Теперь уже Агата сверлила его взглядом, но не страстным, а укоряющим. Первое предложение руки и сердца она мечтала получить от личности более достойной. Это должен был быть рыцарь или хотя бы герцог. Кто-то сильный и значительный, и гибельно неотразимый, владелец целого табуна горячих скакунов. Но никак не армейский стрелок, пусть даже и отличный, не этот нудный солдафон, который ни на минуту не оставлял ее в покое. Агата в ответ произнесла нечто витиевато-вежливое, но вполне определенное, однако изысканность фразы не могла смягчить суровость короткого слова “нет”. Весь путь попутчики провели в неловком молчании, Агата чувствовала себя крайне неуютно.
То ли тайная мечта найти своего принца, то ли желание просто подурачиться и порадоваться роскоши лета тому причина, но восемнадцатилетняя Агата порхала с вечеринки на вечеринку, с бала на бал, и, разумеется, количество поклонников росло.
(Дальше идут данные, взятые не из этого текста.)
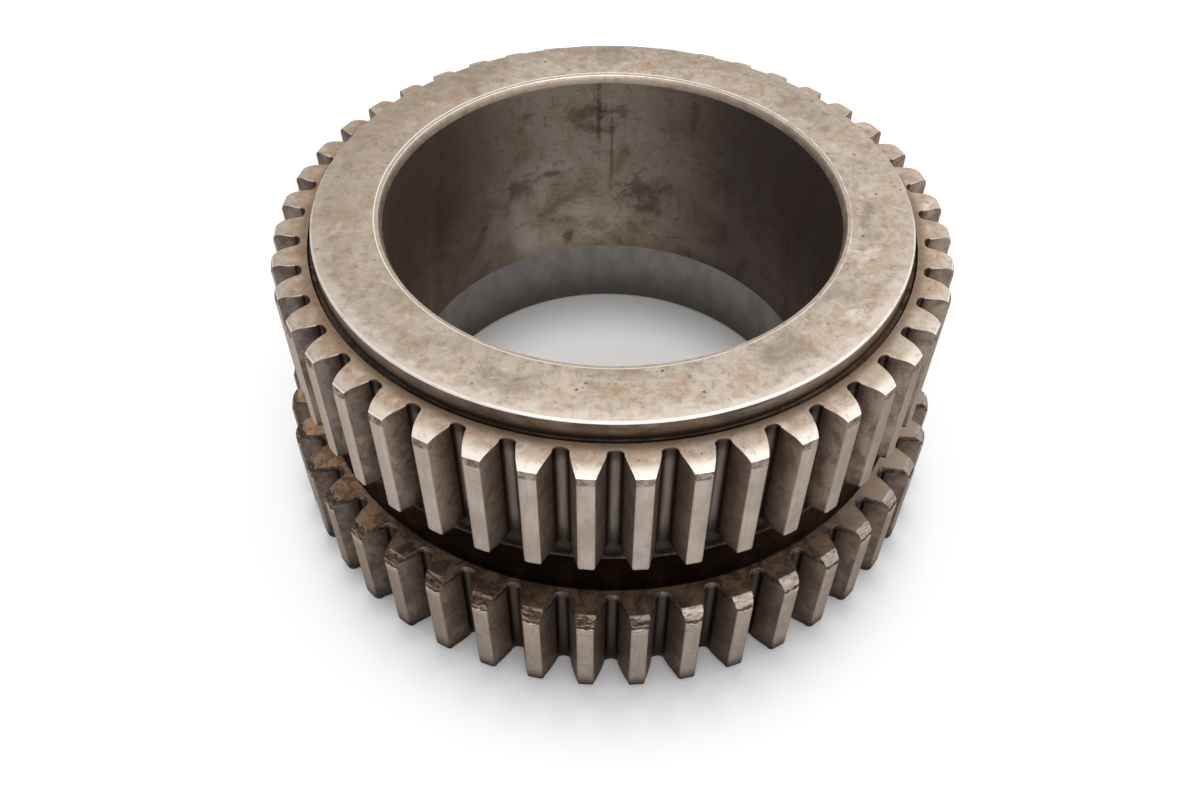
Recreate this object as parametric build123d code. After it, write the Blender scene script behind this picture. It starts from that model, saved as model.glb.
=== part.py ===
"""Double-row spur gear ring.

One solid ring stands on its lower face, with its axis along +Z and its origin on the axis at that face.
From the bottom up it has a lower row of straight teeth, a turned groove, an upper row of teeth whose gaps
are closed below by a thin shoulder, and a raised hub rim. A plain bore runs right through.
"""
from build123d import *
import math
import os

# Teeth: both rows have the same count and stand in line.
TEETH = 44
MODULE = 4.0

# Upper row: its pitch circle follows from the module, and its teeth reach out and in from there.
UPPER_PITCH_RADIUS = TEETH * MODULE / 2
UPPER_ADDENDUM = 4.0
UPPER_DEDENDUM = 4.0
UPPER_TIP_RADIUS = UPPER_PITCH_RADIUS + UPPER_ADDENDUM
UPPER_ROOT_RADIUS = UPPER_PITCH_RADIUS - UPPER_DEDENDUM
UPPER_PRESSURE_ANGLE = math.radians(20.0)
UPPER_TOOTH_THICKNESS = 7.0
UPPER_WIDTH = 36.4
UPPER_ROOT_ROUNDING = 0.4
UPPER_BEVEL_DEPTH = 0.8
UPPER_BEVEL_LENGTH = 1.6
UPPER_CHAMFER_DEPTH = 1.2
UPPER_CHAMFER_LENGTH = 1.1

# Lower row, cut this much further out than the upper one.
ROW_OFFSET = 4.4
LOWER_PITCH_RADIUS = UPPER_PITCH_RADIUS + ROW_OFFSET
LOWER_ADDENDUM = 4.8
LOWER_DEDENDUM = 3.5
LOWER_TIP_RADIUS = LOWER_PITCH_RADIUS + LOWER_ADDENDUM
LOWER_ROOT_RADIUS = LOWER_PITCH_RADIUS - LOWER_DEDENDUM
LOWER_PRESSURE_ANGLE = math.radians(22.0)
LOWER_TOOTH_THICKNESS = 8.1
LOWER_WIDTH = 33.5
LOWER_ROOT_ROUNDING = 0.4
LOWER_BEVEL_DEPTH = 0.6
LOWER_BEVEL_LENGTH = 1.9
LOWER_CHAMFER_DEPTH = 1.8
LOWER_CHAMFER_LENGTH = 2.0

# Turned bevel on the lower end of every tooth: radial depth by axial length.
FOOT_BEVEL_DEPTH = 0.5
FOOT_BEVEL_LENGTH = 1.0

# Groove between the rows, and the shoulder above it that closes the upper gaps.
GROOVE_WIDTH = 15.5
GROOVE_ROOT_CLEARANCE = 2.1
GROOVE_RADIUS = LOWER_ROOT_RADIUS - GROOVE_ROOT_CLEARANCE
SHOULDER_PITCH_CLEARANCE = 0.5
SHOULDER_RADIUS = UPPER_PITCH_RADIUS + SHOULDER_PITCH_CLEARANCE
SHOULDER_THICKNESS = 1.1

# Hub rim above the upper row, set in from the tooth roots, with an undercut ring at its foot.
RIM_ROOT_CLEARANCE = 3.5
RIM_RADIUS = UPPER_ROOT_RADIUS - RIM_ROOT_CLEARANCE
RIM_HEIGHT = 5.1
RIM_BEVEL = 0.7
RELIEF_WIDTH = 1.4
RELIEF_DEPTH = 0.8

# Bore, with a steep lead-in at the top and a small break at the bottom.
RIM_THICKNESS = 18.5
BORE_RADIUS = RIM_RADIUS - RIM_THICKNESS
LEAD_IN_DEPTH = 0.8
LEAD_IN_LENGTH = 2.5
BORE_FOOT_BREAK = 0.6

# Levels, from the face that the ring stands on.
LOWER_TOP = LOWER_WIDTH
UPPER_BOTTOM = LOWER_TOP + GROOVE_WIDTH
UPPER_TOP = UPPER_BOTTOM + UPPER_WIDTH
RIM_TOP = UPPER_TOP + RIM_HEIGHT

# The tooth rows are cut from a ring that reaches this far inside their roots.
CORE_RADIUS = BORE_RADIUS + (GROOVE_RADIUS - BORE_RADIUS) / 2


def polar(radius, angle):
    """Point at an angle measured from -Y towards +X."""
    return (radius * math.sin(angle), -radius * math.cos(angle))


def involute(radius, base_radius):
    """Angle that an involute has swept when it reaches a radius."""
    pressure = math.acos(min(1.0, base_radius / radius))
    return math.tan(pressure) - pressure


def gear_outline(tip_radius, root_radius, pitch_radius, pressure_angle, thickness, rounding):
    """Closed wire around all the teeth: two involute flanks and a tip arc a tooth, and a rounded root."""
    base_radius = pitch_radius * math.cos(pressure_angle)
    half_at_pitch = thickness / (2 * pitch_radius)
    pitch_sweep = involute(pitch_radius, base_radius)

    def half_angle(radius):
        return half_at_pitch + pitch_sweep - involute(radius, base_radius)

    form_radius = root_radius + rounding
    middle_radius = (form_radius + tip_radius) / 2
    form, middle, tip = half_angle(form_radius), half_angle(middle_radius), half_angle(tip_radius)
    step = 2 * math.pi / TEETH
    edges = []
    for tooth in range(TEETH):
        centre = tooth * step
        left_foot = polar(form_radius, centre - form)
        left_tip = polar(tip_radius, centre - tip)
        right_tip = polar(tip_radius, centre + tip)
        right_foot = polar(form_radius, centre + form)
        next_foot = polar(form_radius, centre + step - form)
        edges.append(ThreePointArc(left_foot, polar(middle_radius, centre - middle), left_tip))
        edges.append(ThreePointArc(left_tip, polar(tip_radius, centre), right_tip))
        edges.append(ThreePointArc(right_tip, polar(middle_radius, centre + middle), right_foot))
        edges.append(ThreePointArc(right_foot, polar(root_radius, centre + step / 2), next_foot))
    return Wire(edges)


def turned(*profile):
    """Solid turned about the axis from (radius, height) corners."""
    face = Plane.XZ * make_face(Polyline(*profile, close=True))
    return revolve(face, Axis.Z)


def toothed_row(outline, bottom, top, tip_radius, bevel, chamfer):
    """Prism of the tooth outline, turned down at both ends of the teeth.

    The upper end has a steep bevel with a flatter chamfer above it, each a (depth, length) pair.
    """
    prism = Pos(0, 0, bottom) * extrude(make_face(outline), top - bottom)
    bevel_depth, bevel_length = bevel
    chamfer_depth, chamfer_length = chamfer
    envelope = turned(
        (CORE_RADIUS, bottom),
        (tip_radius - FOOT_BEVEL_DEPTH, bottom),
        (tip_radius, bottom + FOOT_BEVEL_LENGTH),
        (tip_radius, top - chamfer_length - bevel_length),
        (tip_radius - bevel_depth, top - chamfer_length),
        (tip_radius - bevel_depth - chamfer_depth, top),
        (CORE_RADIUS, top),
    )
    return prism & envelope


def lower_row():
    outline = gear_outline(
        LOWER_TIP_RADIUS,
        LOWER_ROOT_RADIUS,
        LOWER_PITCH_RADIUS,
        LOWER_PRESSURE_ANGLE,
        LOWER_TOOTH_THICKNESS,
        LOWER_ROOT_ROUNDING,
    )
    bevel = (LOWER_BEVEL_DEPTH, LOWER_BEVEL_LENGTH)
    chamfer = (LOWER_CHAMFER_DEPTH, LOWER_CHAMFER_LENGTH)
    return toothed_row(outline, 0.0, LOWER_TOP, LOWER_TIP_RADIUS, bevel, chamfer)


def upper_row():
    outline = gear_outline(
        UPPER_TIP_RADIUS,
        UPPER_ROOT_RADIUS,
        UPPER_PITCH_RADIUS,
        UPPER_PRESSURE_ANGLE,
        UPPER_TOOTH_THICKNESS,
        UPPER_ROOT_ROUNDING,
    )
    bevel = (UPPER_BEVEL_DEPTH, UPPER_BEVEL_LENGTH)
    chamfer = (UPPER_CHAMFER_DEPTH, UPPER_CHAMFER_LENGTH)
    return toothed_row(outline, UPPER_BOTTOM, UPPER_TOP, UPPER_TIP_RADIUS, bevel, chamfer)


def turned_core():
    """Everything that is round: the bore wall, the groove, the shoulder, the relief and the hub rim."""
    return turned(
        (BORE_RADIUS + BORE_FOOT_BREAK, 0),
        (CORE_RADIUS, 0),
        (CORE_RADIUS, LOWER_TOP),
        (GROOVE_RADIUS, LOWER_TOP),
        (GROOVE_RADIUS, UPPER_BOTTOM),
        (SHOULDER_RADIUS, UPPER_BOTTOM),
        (SHOULDER_RADIUS, UPPER_BOTTOM + SHOULDER_THICKNESS),
        (CORE_RADIUS, UPPER_BOTTOM + SHOULDER_THICKNESS),
        (CORE_RADIUS, UPPER_TOP),
        (RIM_RADIUS, UPPER_TOP),
        (RIM_RADIUS, RIM_TOP - RIM_BEVEL),
        (RIM_RADIUS - RIM_BEVEL, RIM_TOP),
        (BORE_RADIUS + LEAD_IN_DEPTH, RIM_TOP),
        (BORE_RADIUS, RIM_TOP - LEAD_IN_LENGTH),
        (BORE_RADIUS, BORE_FOOT_BREAK),
    )


def rim_relief():
    """Shallow ring cut into the upper tooth face round the foot of the rim."""
    return turned(
        (RIM_RADIUS, UPPER_TOP - RELIEF_DEPTH),
        (RIM_RADIUS + RELIEF_WIDTH, UPPER_TOP - RELIEF_DEPTH),
        (RIM_RADIUS + RELIEF_WIDTH, UPPER_TOP + RELIEF_DEPTH),
        (RIM_RADIUS, UPPER_TOP + RELIEF_DEPTH),
    )


def gear_ring():
    return turned_core() + lower_row() + upper_row() - rim_relief()


os.makedirs("parts", exist_ok=True)
ring = gear_ring()
export_step(ring, "parts/gear_ring.step")
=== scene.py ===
"""Looks of the double-row spur gear ring: a bevelled, worn mesh of the ring, its oil-stained steel with
painted shade and painted highlights in places, a pale floor, soft studio light and the camera."""
import bpy
import math
import numpy as np
from mathutils import Matrix, Vector


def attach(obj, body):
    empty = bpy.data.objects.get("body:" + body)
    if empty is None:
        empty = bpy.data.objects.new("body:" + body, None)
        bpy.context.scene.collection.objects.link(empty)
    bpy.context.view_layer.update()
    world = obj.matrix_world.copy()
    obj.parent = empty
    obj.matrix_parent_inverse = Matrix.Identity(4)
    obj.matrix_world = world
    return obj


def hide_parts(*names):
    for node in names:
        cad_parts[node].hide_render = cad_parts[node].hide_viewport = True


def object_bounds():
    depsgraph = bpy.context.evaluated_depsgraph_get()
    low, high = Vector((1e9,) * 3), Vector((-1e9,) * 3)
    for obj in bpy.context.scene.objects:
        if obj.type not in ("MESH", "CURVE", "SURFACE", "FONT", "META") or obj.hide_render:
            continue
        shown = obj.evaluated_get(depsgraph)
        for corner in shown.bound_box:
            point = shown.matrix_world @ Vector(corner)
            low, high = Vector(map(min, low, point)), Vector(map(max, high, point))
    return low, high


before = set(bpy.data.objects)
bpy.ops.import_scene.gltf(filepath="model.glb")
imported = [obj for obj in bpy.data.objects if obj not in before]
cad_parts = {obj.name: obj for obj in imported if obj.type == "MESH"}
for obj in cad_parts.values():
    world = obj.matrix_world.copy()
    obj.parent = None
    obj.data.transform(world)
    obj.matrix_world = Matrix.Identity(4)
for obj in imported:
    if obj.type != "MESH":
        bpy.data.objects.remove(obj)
cad_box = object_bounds()

MM = 0.001
SEED = 44
rng = np.random.default_rng(SEED)

# Sizes in millimetres, with heights from the lower face. The outermost ones come from the frame, so that the
# detail stays inside it.
LOWER_TIP = cad_box[1].y / MM
RIM_TOP = cad_box[1].z / MM
TEETH = 44
PITCH_ANGLE = 2 * math.pi / TEETH
UPPER = dict(tip=92.0, root=84.0, pitch=88.0, thickness=7.0, pressure=20)
LOWER = dict(tip=LOWER_TIP, root=88.9, pitch=92.4, thickness=8.1, pressure=22)
CORNER_BREAK = 0.6
ROOT_ROUNDING = 1.5

LOWER_TOP = 33.5
GROOVE_RADIUS = 86.8
UPPER_BOTTOM = 49.0
SHOULDER_RADIUS = 88.5
SHOULDER_TOP = 50.1
SHOULDER_CREASE = 0.05
UPPER_BEVEL_FOOT = 82.3
UPPER_TOP = 85.4
RIM_RADIUS = 80.5
RELIEF_WIDTH = 1.4
RELIEF_DEPTH = 0.8
RELIEF_FILLET = 0.3
BORE_RADIUS = 62.0
LEAD_IN_DEPTH = 0.8
LEAD_IN_LENGTH = 2.5
BORE_FOOT_BREAK = 0.6
BAND_TOP = 23.5

# Rounded ends of the teeth: how far each rounding reaches along the axis, and how deep it goes at the end.
LOWER_FOOT_LAND = dict(reach=3.2, depth=1.2)
LOWER_FOOT_SIDES = dict(reach=3.2, depth=1.5)
LOWER_CAP_SIDES = dict(reach=1.4, depth=0.55)
UPPER_FOOT_LAND = dict(reach=1.2, depth=0.5)
UPPER_FOOT_SIDES = dict(reach=1.6, depth=0.6)
UPPER_CAP_SIDES = dict(reach=0.3, depth=0.15)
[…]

Но влюбленности были несерьезными. Их можно отнести к легкому флирту. То, что Агата, по примеру средневековых трубадуров, назовет позже “lе pays du tendre”[13]. Как знать, возможно, романтические поиски были бы завершены в тот же сезон, но Агата внезапно заболела, доктор Хаксли предписал несколько недель постельного режима. Лишенная общества уже завоеванных и потенциальных воздыхателей, Агата подсушивала ломтики хлеба, разрисовывала их красками и надписывала имена друзей, вот такие самодельные подарки. Скучнейшее занятие. Именно тогда, вспоминала Агата, мама предложила ей что-нибудь написать.
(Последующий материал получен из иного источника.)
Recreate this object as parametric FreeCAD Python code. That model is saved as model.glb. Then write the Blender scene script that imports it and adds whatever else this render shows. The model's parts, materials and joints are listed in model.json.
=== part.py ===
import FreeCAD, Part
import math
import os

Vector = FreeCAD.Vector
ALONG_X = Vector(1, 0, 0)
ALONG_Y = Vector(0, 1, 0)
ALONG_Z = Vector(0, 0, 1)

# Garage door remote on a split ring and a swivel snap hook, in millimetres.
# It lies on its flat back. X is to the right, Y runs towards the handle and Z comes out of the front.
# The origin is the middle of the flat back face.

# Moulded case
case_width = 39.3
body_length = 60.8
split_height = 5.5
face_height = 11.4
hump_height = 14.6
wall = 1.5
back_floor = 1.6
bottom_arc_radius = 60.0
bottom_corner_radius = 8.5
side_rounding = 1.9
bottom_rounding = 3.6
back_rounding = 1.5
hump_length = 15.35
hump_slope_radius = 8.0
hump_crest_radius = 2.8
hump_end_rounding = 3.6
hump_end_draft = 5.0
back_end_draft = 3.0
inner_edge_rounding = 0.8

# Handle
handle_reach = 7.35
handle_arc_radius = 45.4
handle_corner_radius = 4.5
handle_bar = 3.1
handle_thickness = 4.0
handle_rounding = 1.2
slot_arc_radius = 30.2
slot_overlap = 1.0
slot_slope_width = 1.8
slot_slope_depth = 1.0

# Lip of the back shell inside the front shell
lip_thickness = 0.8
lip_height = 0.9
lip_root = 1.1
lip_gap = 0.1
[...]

О романе речи не шло. Несколько лет назад Клара предложила написать рассказ и старшей дочери, тоже как раз набиравшейся сил после гриппа. Пробы пера Мэдж завершились, как уже упоминалось, публикацией в престижном журнале “Ярмарка тщеславия”. Агата приняла этот вызов, надеясь превзойти Мэдж хотя бы в чем-то. Поставив на стол старую пишущую машинку сестры, она принялась тюкать двумя пальцами по клавишам. В рассказе под названием “Дом красоты” получилась тридцать одна страница, свое творение Агата подписала псевдонимом “Мак-Миллер, эсквайр”. Это был рассказ о безумии, с основательной примесью мистицизма. Он был не так откровенно беспомощен, как опусы большинства увлекающихся сочинительством молодых барышень и юношей, но для журнала все-таки не годился. Агата быстро это уяснила, рассылая копии по разным редакциям и получая в ответ письма с отказом.
Позже, в минуты досуга, появятся еще несколько рассказов, в том числе “Зов крыльев” и “Одинокий божок”. Все они под разными псевдонимами были педантично отправлены издателям журналов, а издатели столь же педантично присылали письма, разные по форме изложения, но одинаковые по сути, означавшие “нет”.
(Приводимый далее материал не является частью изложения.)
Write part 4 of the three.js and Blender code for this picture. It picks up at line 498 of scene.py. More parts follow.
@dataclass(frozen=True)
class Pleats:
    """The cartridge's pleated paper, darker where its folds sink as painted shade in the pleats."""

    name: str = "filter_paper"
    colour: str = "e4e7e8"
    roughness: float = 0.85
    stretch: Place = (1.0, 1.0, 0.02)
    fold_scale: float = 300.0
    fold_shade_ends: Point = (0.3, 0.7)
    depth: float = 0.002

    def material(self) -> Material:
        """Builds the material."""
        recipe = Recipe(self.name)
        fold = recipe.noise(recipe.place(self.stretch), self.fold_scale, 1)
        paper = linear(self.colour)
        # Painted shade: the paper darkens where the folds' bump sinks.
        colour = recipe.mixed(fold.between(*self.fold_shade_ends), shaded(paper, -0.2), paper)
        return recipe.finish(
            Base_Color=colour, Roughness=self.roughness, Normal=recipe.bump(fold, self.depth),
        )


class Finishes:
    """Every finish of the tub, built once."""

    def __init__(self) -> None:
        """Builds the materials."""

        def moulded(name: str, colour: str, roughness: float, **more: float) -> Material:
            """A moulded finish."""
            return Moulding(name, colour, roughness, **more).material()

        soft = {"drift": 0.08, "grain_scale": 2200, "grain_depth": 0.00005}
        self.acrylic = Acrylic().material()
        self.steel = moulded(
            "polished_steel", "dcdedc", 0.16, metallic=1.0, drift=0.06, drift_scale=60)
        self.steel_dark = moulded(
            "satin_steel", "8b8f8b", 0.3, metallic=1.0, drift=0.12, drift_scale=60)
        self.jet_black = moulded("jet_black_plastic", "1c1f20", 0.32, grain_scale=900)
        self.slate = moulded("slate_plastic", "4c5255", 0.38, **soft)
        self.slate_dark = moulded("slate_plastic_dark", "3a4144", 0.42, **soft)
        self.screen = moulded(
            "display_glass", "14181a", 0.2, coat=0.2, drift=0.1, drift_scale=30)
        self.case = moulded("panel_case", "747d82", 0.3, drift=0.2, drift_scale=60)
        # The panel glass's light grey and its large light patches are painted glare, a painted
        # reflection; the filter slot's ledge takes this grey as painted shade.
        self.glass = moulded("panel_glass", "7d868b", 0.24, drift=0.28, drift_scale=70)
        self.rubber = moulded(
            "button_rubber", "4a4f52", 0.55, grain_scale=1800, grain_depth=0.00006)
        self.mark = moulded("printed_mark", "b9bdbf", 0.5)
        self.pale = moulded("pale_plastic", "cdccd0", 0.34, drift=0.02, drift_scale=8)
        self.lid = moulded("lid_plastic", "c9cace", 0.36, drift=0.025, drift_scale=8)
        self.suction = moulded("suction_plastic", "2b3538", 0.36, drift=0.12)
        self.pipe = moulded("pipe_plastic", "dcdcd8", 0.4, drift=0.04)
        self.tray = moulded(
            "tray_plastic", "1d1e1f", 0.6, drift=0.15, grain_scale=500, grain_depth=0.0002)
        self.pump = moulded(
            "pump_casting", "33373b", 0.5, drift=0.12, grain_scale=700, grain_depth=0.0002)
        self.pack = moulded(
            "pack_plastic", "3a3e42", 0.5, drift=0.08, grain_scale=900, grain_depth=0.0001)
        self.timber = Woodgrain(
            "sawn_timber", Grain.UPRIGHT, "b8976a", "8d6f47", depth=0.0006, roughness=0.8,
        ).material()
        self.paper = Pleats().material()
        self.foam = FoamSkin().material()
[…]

Эти свои писательские опыты Агата воспринимала как приятное развлечение, продолжая прилежно заниматься вокалом, не сомневаясь, что ее ждет успех, по крайней мере у местной публики. Чтобы хоть немного подстегнуть ее величество удачу, Агата посещала обеды “с музицированием”, которые издавна устраивались в Торки, на радость хозяевам, ведь тогда еще не существовало радио, а фотографирование еще не было доступным развлечением. Конечно, домашняя сцена – это не сцена Королевского концертного зала “Альберт-Холл”, тем не менее там были выступления. И поскольку играть, петь и аккомпанировать доводилось на вечеринках у друзей, Агату всегда баловали вниманием и восхищенными комплиментами, что подпитывало ее мечту о профессиональной сцене.